Du stehst jetzt zum 3. Mal auf dem Siegertreppchen beim World Cup. Wie bist du zu dem Sport gekommen?
Mehr oder weniger durch Zufall. Ich habe eigentlich während meiner gesamten Kindheit und Jugend Fußball gespielt. In meinem Austauschjahr in den USA habe ich dann American Football und Basketball ausprobiert. Als ich wieder nach Köln zurückgekommen bin, wollte ich einen neuen Sport für mich finden. Deshalb habe ich einen guten Freund zu seinem Kickboxtraining begleitet und war direkt begeistert von dem Sport.
Wann hast Du bemerkt, dass Du richtig gut darin bist?
Da gab es gar nicht den einen Moment.
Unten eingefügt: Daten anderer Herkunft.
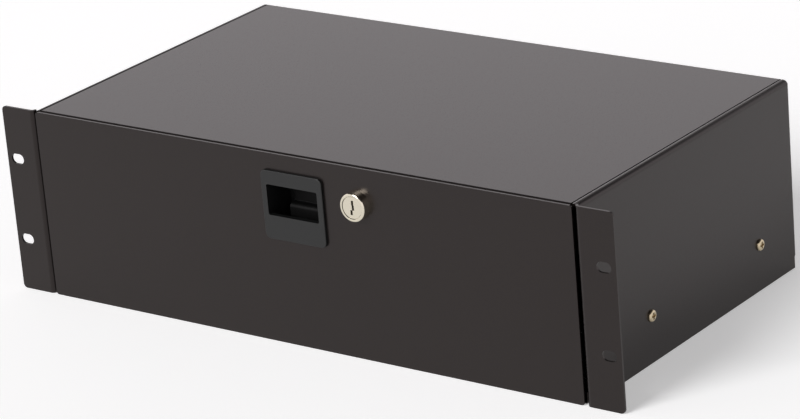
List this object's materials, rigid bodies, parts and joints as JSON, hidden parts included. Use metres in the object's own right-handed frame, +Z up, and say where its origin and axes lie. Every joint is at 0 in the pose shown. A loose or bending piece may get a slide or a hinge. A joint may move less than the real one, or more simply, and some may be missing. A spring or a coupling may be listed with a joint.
{
  "type": "lockable sliding rack drawer",
  "caption": "Lockable sliding drawer in a folded steel case with slotted rack ears, a latching recessed pull, a cam lock and ball-bearing telescopic slides.",
  "frame": {"origin": "centre of the four slots in the rack ears, on the ears' back faces", "axes": "+X to the right as seen from the front, +Y back into the rack, +Z up"},
  "size_m": [0.4826, 0.256, 0.13],
  "materials": {
    "case_powder_coat": "satin",
    "front_powder_coat": "satin",
    "tray_powder_coat": "satin",
    "zinc_plated_steel": "satin",
    "cage_steel": "bright",
    "ball_steel": "polished",
    "plated_fasteners": "bright",
    "buffer_rubber": "matte",
    "handle_plastic": "fine matte",
    "paddle_plastic": "satin",
    "bolt_steel": "satin",
    "lock_chrome": "polished",
    "lock_zinc": "satin"
  },
  "bodies": {
    "case": {"case_side_left": "case_powder_coat", "case_side_right": "case_powder_coat", "case_cover": "case_powder_coat", "case_pan": "case_powder_coat", "strike_angle": "case_powder_coat", "case_slide_screws": "plated_fasteners", "slide_outer_left": "zinc_plated_steel", "slide_outer_right": "zinc_plated_steel", "slide_buffer_left": "buffer_rubber", "slide_buffer_right": "buffer_rubber"},
    "drawer": {"tray": "tray_powder_coat", "tray_front": "tray_powder_coat", "tray_back": "tray_powder_coat", "drawer_front": "front_powder_coat", "drawer_slide_screws": "plated_fasteners", "slide_inner_left": "zinc_plated_steel", "slide_inner_right": "zinc_plated_steel", "handle_housing": "handle_plastic", "paddle_pin": "plated_fasteners", "latch_bracket": "zinc_plated_steel", "bracket_screws": "plated_fasteners", "lock_barrel": "lock_chrome", "lock_nut": "lock_zinc", "bolt_spring": "plated_fasteners"},
    "slide_middle_left": {"slide_middle_left": "zinc_plated_steel"},
    "outer_cage_left": {"cage_outer_left": "cage_steel", "balls_outer_left": "ball_steel"},
    "inner_cage_left": {"cage_inner_left": "cage_steel", "balls_inner_left": "ball_steel"},
    "slide_middle_right": {"slide_middle_right": "zinc_plated_steel"},
    "outer_cage_right": {"cage_outer_right": "cage_steel", "balls_outer_right": "ball_steel"},
    "inner_cage_right": {"cage_inner_right": "cage_steel", "balls_inner_right": "ball_steel"},
    "latch_paddle": {"latch_paddle": "paddle_plastic"},
    "latch_bolt": {"latch_bolt": "bolt_steel"},
    "lock_plug": {"lock_plug": "lock_chrome", "lock_cam": "lock_zinc", "cam_screw": "plated_fasteners"}
  },
  "joints": [
    {"name": "drawer_slide", "type": "slide", "parent": "case", "child": "drawer", "axis": [0, -1, 0], "range_m": [0, 0.22]},
    {"name": "slide_middle_left_slide", "type": "slide", "parent": "case", "child": "slide_middle_left", "axis": [0, -1, 0], "range_m": [0, 0.11]},
    {"name": "outer_cage_left_roll", "type": "slide", "parent": "case", "child": "outer_cage_left", "axis": [0, -1, 0], "range_m": [0, 0.055]},
    {"name": "inner_cage_left_roll", "type": "slide", "parent": "case", "child": "inner_cage_left", "axis": [0, -1, 0], "range_m": [0, 0.165]},
    {"name": "slide_middle_right_slide", "type": "slide", "parent": "case", "child": "slide_middle_right", "axis": [0, -1, 0], "range_m": [0, 0.11]},
    {"name": "outer_cage_right_roll", "type": "slide", "parent": "case", "child": "outer_cage_right", "axis": [0, -1, 0], "range_m": [0, 0.055]},
    {"name": "inner_cage_right_roll", "type": "slide", "parent": "case", "child": "inner_cage_right", "axis": [0, -1, 0], "range_m": [0, 0.165]},
    {"name": "paddle_pivot", "type": "hinge", "parent": "drawer", "child": "latch_paddle", "pos_m": [0.001, 0.0155, 0.041], "axis": [-1, 0, 0], "range_deg": [0, 22]},
    {"name": "bolt_slide", "type": "slide", "parent": "drawer", "child": "latch_bolt", "axis": [0, 0, -1], "range_m": [0, 0.004], "stiffness_N_per_m": 600, "springref_m": -0.006, "deforming": ["bolt_spring"]},
    {"name": "lock_turn", "type": "hinge", "parent": "drawer", "child": "lock_plug", "pos_m": [0.0512, 0.0235, 0.04], "axis": [0, -1, 0], "range_deg": [0, 90]}
  ],
  "couplings": [
    {"joint": "slide_middle_left_slide", "follows": "drawer_slide", "ratio": 0.5},
    {"joint": "outer_cage_left_roll", "follows": "drawer_slide", "ratio": 0.25},
    {"joint": "inner_cage_left_roll", "follows": "drawer_slide", "ratio": 0.75},
    {"joint": "slide_middle_right_slide", "follows": "drawer_slide", "ratio": 0.5},
    {"joint": "outer_cage_right_roll", "follows": "drawer_slide", "ratio": 0.25},
    {"joint": "inner_cage_right_roll", "follows": "drawer_slide", "ratio": 0.75},
    {"joint": "paddle_pivot", "follows": "bolt_slide", "rad_per_m": 95.83}
  ]
}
In der WAKO qualifiziert man sich ja progressiv für immer größere Turniere. Als ich das erste Mal Landesmeister in NRW war, wollte ich mir eigentlich nur selbst beweisen, dass ich auch bei der Deutschen Meisterschaft mitkämpfen kann. Als ich das erste Mal deutscher Meister war, wollte ich mir beweisen, dass ich auch international mitkämpfen kann. Als ich die Ziele dann nach und nach umsetzen konnte, habe ich irgendwann realisiert, dass ich mich im Laufe der Zeit sehr weiterentwickelt habe und nun tatsächlich zu den Besten gehöre.
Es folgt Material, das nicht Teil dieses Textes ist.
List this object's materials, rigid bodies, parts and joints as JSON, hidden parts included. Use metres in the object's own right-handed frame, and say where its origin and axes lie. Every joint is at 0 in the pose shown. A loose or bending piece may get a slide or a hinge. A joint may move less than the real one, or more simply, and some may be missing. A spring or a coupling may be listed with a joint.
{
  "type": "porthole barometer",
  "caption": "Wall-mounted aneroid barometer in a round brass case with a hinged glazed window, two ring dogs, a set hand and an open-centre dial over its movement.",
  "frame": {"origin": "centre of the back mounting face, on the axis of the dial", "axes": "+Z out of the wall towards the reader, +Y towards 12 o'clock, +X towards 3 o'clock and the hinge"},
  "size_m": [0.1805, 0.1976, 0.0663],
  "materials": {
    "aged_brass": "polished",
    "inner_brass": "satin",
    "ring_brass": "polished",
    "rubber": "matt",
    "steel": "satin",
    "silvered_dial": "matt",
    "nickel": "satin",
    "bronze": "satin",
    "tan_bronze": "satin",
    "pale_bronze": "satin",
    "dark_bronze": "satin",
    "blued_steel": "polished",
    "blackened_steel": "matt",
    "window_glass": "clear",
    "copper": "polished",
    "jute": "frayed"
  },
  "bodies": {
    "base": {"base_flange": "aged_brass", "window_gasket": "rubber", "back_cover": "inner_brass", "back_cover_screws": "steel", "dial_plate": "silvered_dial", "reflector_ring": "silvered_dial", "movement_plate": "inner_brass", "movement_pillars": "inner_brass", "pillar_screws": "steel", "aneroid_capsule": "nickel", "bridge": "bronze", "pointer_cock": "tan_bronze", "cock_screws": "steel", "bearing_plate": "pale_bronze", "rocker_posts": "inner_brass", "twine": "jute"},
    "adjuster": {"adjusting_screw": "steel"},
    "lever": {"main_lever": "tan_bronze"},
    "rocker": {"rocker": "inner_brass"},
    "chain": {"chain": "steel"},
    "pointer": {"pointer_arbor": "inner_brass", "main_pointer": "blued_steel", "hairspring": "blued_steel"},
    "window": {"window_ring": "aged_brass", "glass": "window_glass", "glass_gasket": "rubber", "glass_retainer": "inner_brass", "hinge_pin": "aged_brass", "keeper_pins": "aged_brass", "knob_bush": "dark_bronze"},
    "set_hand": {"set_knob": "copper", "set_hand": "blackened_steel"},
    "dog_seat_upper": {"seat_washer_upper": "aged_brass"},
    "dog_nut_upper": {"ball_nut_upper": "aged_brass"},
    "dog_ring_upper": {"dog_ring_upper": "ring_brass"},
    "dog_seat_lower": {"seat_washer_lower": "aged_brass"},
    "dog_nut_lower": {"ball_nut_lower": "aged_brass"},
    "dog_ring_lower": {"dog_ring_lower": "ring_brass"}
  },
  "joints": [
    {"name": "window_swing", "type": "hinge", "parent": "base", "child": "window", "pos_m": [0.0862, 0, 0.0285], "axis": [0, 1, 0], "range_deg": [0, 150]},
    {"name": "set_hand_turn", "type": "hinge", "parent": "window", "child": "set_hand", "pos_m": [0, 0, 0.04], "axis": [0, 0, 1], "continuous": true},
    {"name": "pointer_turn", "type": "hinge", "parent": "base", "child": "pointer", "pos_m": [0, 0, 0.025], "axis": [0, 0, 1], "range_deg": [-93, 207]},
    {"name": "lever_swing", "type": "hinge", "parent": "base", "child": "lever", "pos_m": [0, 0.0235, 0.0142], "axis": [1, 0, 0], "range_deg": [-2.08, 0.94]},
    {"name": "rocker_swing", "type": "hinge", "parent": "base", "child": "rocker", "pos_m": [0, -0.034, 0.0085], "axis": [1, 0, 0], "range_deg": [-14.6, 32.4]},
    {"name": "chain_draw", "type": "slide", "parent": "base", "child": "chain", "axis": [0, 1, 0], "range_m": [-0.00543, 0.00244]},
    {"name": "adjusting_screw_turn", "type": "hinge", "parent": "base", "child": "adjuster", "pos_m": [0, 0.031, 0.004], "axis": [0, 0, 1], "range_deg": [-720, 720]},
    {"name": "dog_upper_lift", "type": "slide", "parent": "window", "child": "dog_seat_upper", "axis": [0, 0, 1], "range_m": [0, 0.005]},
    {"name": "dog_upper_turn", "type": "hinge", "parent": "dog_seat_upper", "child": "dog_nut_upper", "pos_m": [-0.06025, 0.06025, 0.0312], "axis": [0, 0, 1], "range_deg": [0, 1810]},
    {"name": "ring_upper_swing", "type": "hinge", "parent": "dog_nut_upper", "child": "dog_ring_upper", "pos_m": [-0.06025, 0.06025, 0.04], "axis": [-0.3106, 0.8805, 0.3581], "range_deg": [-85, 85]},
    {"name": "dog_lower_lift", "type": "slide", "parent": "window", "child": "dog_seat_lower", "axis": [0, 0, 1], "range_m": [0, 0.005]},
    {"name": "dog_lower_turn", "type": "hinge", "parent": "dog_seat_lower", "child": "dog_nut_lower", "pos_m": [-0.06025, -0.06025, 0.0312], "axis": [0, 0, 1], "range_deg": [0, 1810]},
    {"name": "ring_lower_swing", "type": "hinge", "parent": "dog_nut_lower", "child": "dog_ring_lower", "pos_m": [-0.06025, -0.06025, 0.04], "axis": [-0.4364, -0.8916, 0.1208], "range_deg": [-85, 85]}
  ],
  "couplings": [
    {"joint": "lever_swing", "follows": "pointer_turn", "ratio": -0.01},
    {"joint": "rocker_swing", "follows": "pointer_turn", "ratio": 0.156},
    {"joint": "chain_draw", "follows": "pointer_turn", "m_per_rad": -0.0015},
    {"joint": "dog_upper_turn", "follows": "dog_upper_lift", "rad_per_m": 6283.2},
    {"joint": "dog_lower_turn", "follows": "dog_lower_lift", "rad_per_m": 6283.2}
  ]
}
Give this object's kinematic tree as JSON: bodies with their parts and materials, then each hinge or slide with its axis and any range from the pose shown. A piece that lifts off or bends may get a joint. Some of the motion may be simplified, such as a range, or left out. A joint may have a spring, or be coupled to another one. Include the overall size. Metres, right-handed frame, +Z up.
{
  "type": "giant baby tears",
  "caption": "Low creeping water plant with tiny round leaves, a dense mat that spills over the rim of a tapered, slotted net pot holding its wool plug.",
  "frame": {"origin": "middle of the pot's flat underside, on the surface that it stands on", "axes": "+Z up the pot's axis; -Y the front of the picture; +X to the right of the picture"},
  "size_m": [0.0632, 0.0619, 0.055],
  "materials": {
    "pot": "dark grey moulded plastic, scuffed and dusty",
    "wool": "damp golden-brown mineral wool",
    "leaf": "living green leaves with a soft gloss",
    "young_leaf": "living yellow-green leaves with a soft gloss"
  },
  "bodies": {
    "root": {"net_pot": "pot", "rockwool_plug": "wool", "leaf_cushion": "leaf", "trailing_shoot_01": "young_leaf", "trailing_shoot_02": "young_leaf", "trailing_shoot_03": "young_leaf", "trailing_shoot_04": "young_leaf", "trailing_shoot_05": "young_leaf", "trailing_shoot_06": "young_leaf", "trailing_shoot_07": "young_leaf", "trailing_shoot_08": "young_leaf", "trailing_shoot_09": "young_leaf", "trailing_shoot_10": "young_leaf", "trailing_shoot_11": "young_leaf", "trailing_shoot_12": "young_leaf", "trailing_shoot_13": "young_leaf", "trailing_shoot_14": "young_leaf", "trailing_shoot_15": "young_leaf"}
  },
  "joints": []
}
Würdest Du Dich selbst als ehrgeizig beschreiben?
Auf jeden Fall. Ich denke insbesondere im Kampfsport braucht man einen ausgeprägten Siegeswillen, um sich der Belastung im Training und im Wettkampf stellen zu wollen.
Du hast als Absolvent der Uni Köln den Royal Statistical Society Prize gewonnen. Diesen hast du allerdings für deinen Master in Statistik an der London School of Economics (LSE) erhalten. Wie bist Du an die LSE gekommen?
In meinem Bachelorstudium hatte ich von der LSE als renommierte und sehr internationale Universität für Wirtschafts- und Sozialwissenschaften gehört. Das hat mich total gereizt und ich wollte unbedingt dort studieren. Zuerst hatte ich geplant meinen Master in Economics an der LSE zu machen. Während meines „Gap Years“ konnte ich dann meine Arbeit am Lehrstuhl von Prof. Ockenfels mit der Arbeit bei einer Strategieberatung und einer ökonomischen Beratung vergleichen. Da habe ich gemerkt, dass ich erst mal selbst forschen möchte. Da mich in der Forschung viele empirische Studien interessierten, wollte ich mir mit einem Master in Statistik das Toolkit aneignen, was ich für diesen Bereich brauchte. Durch die Stipendien der Studienstiftung des deutschen Volkes und des DAADs war es mir dann auch möglich mein Studium an der LSE zu finanzieren. Das ich dann auch an einer so renommierten Institution für meine akademischen Leistungen ausgezeichnet wurde, hat mich dann natürlich besonders gefreut.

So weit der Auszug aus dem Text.